Galen's margins have benefited from the addition of higher margin products to its drug portfolio and the disposal of its services business, S&P said. Indeed, gross margins are expected to continue to be above 80% and EBITDA margins above 40% in the near term. A recently expanded sales force (from 200 to 340) will further drive demand for its products.

Current credit protection metrics are solid for the rating category, S&P said. Debt to EBITDA is expected to be roughly 2x for fiscal year-end 2003, and funds from operation to total debt is expected to be roughly 35% for the same period.

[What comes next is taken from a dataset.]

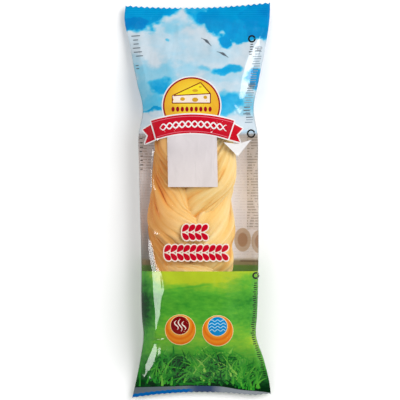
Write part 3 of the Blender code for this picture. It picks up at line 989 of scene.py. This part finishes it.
def fibreRadius(fibreTurn, walked, length, seed, number):
    # what the section gains and loses: bundles of fibre as soft ridges, finer ones on them, and the grooves
    circle = 2 * np.pi * fibreTurn
    ringX, ringY = np.cos(circle), np.sin(circle)
    swell = softNoise(2.2 * ringX + 9 * seed, 2.2 * ringY + walked / (40 * mm), 21 + seed, 2) - 0.5
    bundle = np.abs(softNoise(3.7 * ringX + 5 * seed, 3.7 * ringY + walked / (36 * mm), 60 + seed, 2) - 0.5)
    thread = softNoise(20 * ringX + 40, 20 * ringY + walked / (22 * mm), 80 + seed, 2) - 0.5
    cut = grooveField(fibreTurn, walked, length, 100 + seed, number)
    change = 2.0 * mm * swell + 2.6 * mm * bundle + 0.22 * mm * thread - cut
    # depth drives the colour: low in the grooves for painted shade, high on the ridges for painted highlight
    depth = np.clip(0.50 - 0.5 * cut / mm + 1.3 * bundle + 0.5 * swell + 0.2 * thread, 0, 1)
    return change - 0.5 * mm, depth


def section(turn):
    # outline of a section: cosine and sine with their exponent lowered, so that it is a little square
    power = 2 / cheese["squareness"]
    return (np.sign(np.cos(turn)) * np.abs(np.cos(turn)) ** power,
            np.sign(np.sin(turn)) * np.abs(np.sin(turn)) ** power)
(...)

Moody's rates MGM Mirage notes Ba1

Moody's Investors Service assigned a Ba1 rating to MGM Mirage's new $600 million guaranteed senior secured notes due 2009 and confirmed its existing ratings including its guaranteed senior secured bank facilities and guaranteed senior collateralized notes at Ba1, guaranteed senior subordinated notes at Ba2 and Mirage Resorts Inc.'s senior guaranteed notes at Ba1. The outlook is stable.

Moody's said the actions reflect MGM Mirage's ability to generate positive free cash flow, the high quality and good location of the company's properties, industry leading margins and adequate debt protection measures.

The stable outlook reflects Moody's expectation that earnings pressure experienced in the first half of 2003 will abate modestly in the second half and that MGM Mirage will continue to use a portion of its free cash flow to reduce debt.

The company's debt to EBITDA on a trailing 12 months basis has deteriorated slightly to about 4.7x from 4.5x at year end 2002 as earnings weakness caused by a slowdown in demand prior to military action in Iraq, the weak economy and higher operating expenses has offset absolute debt reduction.

Moody's said it expects the company's operating results in the second half of 2003 will improve relative to the first half, but that full year EBITDA may, nevertheless, be 5% to 10% below 2002 due to continuing labor cost pressure and higher taxes in Nevada.

Assuming that proceeds from the sale of the Golden Nugget assets are used to repay debt, leverage at year end 2003 should be only slightly higher than year-ago levels.